⟨

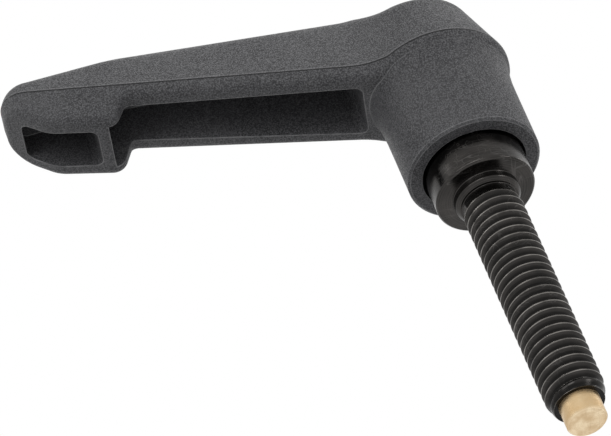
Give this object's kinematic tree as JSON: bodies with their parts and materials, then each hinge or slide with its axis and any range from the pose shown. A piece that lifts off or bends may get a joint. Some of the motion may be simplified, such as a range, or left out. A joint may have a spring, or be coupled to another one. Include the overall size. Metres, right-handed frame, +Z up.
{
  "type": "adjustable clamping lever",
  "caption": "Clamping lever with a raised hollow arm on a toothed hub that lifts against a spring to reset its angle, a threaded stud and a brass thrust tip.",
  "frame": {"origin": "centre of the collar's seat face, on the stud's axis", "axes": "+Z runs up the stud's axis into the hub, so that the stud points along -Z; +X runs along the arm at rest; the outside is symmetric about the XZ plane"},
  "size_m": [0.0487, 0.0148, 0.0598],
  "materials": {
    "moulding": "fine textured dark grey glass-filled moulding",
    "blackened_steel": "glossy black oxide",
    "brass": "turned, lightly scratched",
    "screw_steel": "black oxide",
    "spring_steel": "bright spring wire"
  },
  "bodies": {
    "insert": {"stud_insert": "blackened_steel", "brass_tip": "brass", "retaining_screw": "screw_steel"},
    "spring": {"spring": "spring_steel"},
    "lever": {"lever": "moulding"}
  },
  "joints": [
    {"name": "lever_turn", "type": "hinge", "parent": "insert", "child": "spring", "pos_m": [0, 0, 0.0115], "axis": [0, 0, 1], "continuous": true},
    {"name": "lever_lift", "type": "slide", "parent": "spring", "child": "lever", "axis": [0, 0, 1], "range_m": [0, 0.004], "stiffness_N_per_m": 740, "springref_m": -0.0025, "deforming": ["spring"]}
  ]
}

⟩

Output the whole listing above again, word for word.

*FULL OUTPUT*:
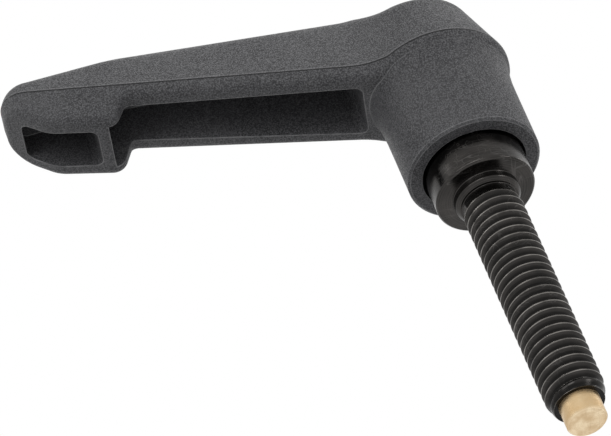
Give this object's kinematic tree as JSON: bodies with their parts and materials, then each hinge or slide with its axis and any range from the pose shown. A piece that lifts off or bends may get a joint. Some of the motion may be simplified, such as a range, or left out. A joint may have a spring, or be coupled to another one. Include the overall size. Metres, right-handed frame, +Z up.
{
  "type": "adjustable clamping lever",
  "caption": "Clamping lever with a raised hollow arm on a toothed hub that lifts against a spring to reset its angle, a threaded stud and a brass thrust tip.",
  "frame": {"origin": "centre of the collar's seat face, on the stud's axis", "axes": "+Z runs up the stud's axis into the hub, so that the stud points along -Z; +X runs along the arm at rest; the outside is symmetric about the XZ plane"},
  "size_m": [0.0487, 0.0148, 0.0598],
  "materials": {
    "moulding": "fine textured dark grey glass-filled moulding",
    "blackened_steel": "glossy black oxide",
    "brass": "turned, lightly scratched",
    "screw_steel": "black oxide",
    "spring_steel": "bright spring wire"
  },
  "bodies": {
    "insert": {"stud_insert": "blackened_steel", "brass_tip": "brass", "retaining_screw": "screw_steel"},
    "spring": {"spring": "spring_steel"},
    "lever": {"lever": "moulding"}
  },
  "joints": [
    {"name": "lever_turn", "type": "hinge", "parent": "insert", "child": "spring", "pos_m": [0, 0, 0.0115], "axis": [0, 0, 1], "continuous": true},
    {"name": "lever_lift", "type": "slide", "parent": "spring", "child": "lever", "axis": [0, 0, 1], "range_m": [0, 0.004], "stiffness_N_per_m": 740, "springref_m": -0.0025, "deforming": ["spring"]}
  ]
}